Hacker News new | ask | show | jobs
by solarisos 124 days ago
The shift from managed DERP to decentralized Peer Relays is a massive win for self-hosters with difficult NAT situations. I’m curious if this significantly reduces Tailscale's own egress costs or if the primary goal was just improving latency for users who can't establish a direct WireGuard tunnel. Either way, removing the 'hassle' of setting up a custom DERP server is a great UX improvement.
2 comments

Alex from Tailscale here... We’re users just like you, and we felt this pain point ourselves. The good news is that Peer Relays were able to build on a lot of the existing subnet router and exit node plumbing, so it wasn’t a huge engineering lift to bring to life.

We also have plenty of customers running in restrictive NAT environments (AWS being a common example), where direct WireGuard tunnels just aren’t always possible.
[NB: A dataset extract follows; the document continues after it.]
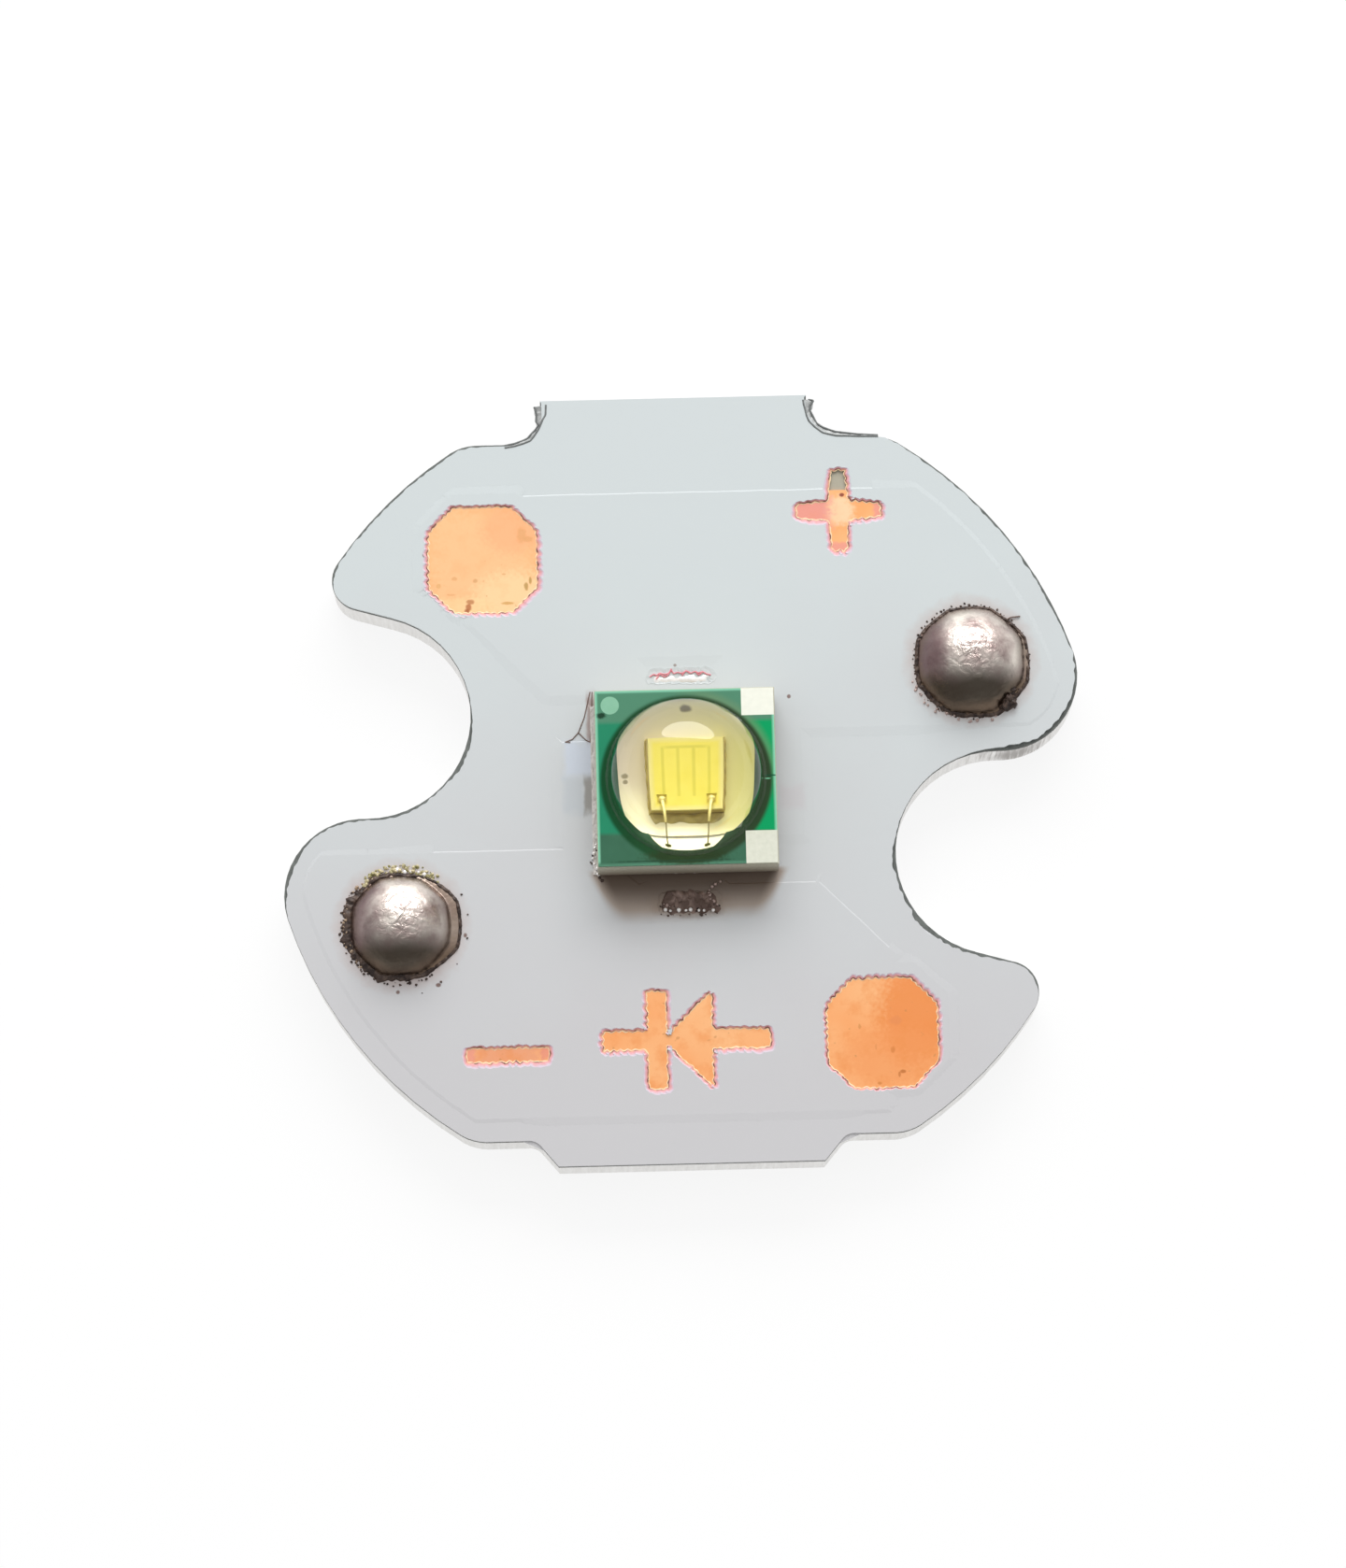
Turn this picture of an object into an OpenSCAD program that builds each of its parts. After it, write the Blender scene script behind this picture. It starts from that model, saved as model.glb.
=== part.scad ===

In those cases, something like Peer Relays is essential for Tailscale to perform the way larger deployments expect.

So yes, it improves latency and UX for self-hosters, but it also helps us support more complex production environments without requiring folks to run and manage custom DERP infrastructure.
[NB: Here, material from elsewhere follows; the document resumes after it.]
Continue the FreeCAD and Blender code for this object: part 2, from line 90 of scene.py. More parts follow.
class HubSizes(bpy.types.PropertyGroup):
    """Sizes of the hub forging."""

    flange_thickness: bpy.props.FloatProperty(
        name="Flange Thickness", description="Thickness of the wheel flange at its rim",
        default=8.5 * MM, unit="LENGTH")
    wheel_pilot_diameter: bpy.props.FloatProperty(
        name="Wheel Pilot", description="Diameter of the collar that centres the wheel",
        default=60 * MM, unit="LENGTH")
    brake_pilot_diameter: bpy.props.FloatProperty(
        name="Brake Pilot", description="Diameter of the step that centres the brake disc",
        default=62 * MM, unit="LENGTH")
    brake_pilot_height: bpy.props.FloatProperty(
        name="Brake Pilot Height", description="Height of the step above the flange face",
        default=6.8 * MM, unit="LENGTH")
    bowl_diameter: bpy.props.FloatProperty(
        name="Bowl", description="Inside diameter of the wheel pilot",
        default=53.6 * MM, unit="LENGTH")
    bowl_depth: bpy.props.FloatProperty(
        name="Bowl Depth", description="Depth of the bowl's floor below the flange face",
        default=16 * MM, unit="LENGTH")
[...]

Thanks for the context, Alex. It’s interesting to hear that the engineering lift was lighter by leveraging the exit node/subnet router plumbing—that’s a clever use of existing primitives.

The point about AWS NAT restrictions is a big one. I think a lot of people underestimate how often 'enterprise-grade' networking actually becomes a bottleneck for direct P2P. Moving that burden away from custom DERP management makes the 'it just works' magic of Tailscale feel much more sustainable for small teams.

We’ve had issues with the centralized DERPs just blackholing traffic when we startup ephemeral nodes in CI. This is despite us ensuring that all important peers can establish direct connections to each other. But there is some bootstrapping that is happening before both peers negotiate.

Having said this, it’s been almost a year since the last incident of this. It’s been rock solid the last months. Ok sure using these new peer nodes will greatly reduce this from even a chance of happening anymore. :hacks away:

That ephemeral node bootstrap issue is a classic 'edge case' that becomes a nightmare in CI. It makes sense that centralized DERP might struggle with the sheer churn of nodes popping in and out of existence. Using a Peer Relay that lives permanently on your internal net as the 'anchor' for those CI nodes seems like it would solve that race condition entirely.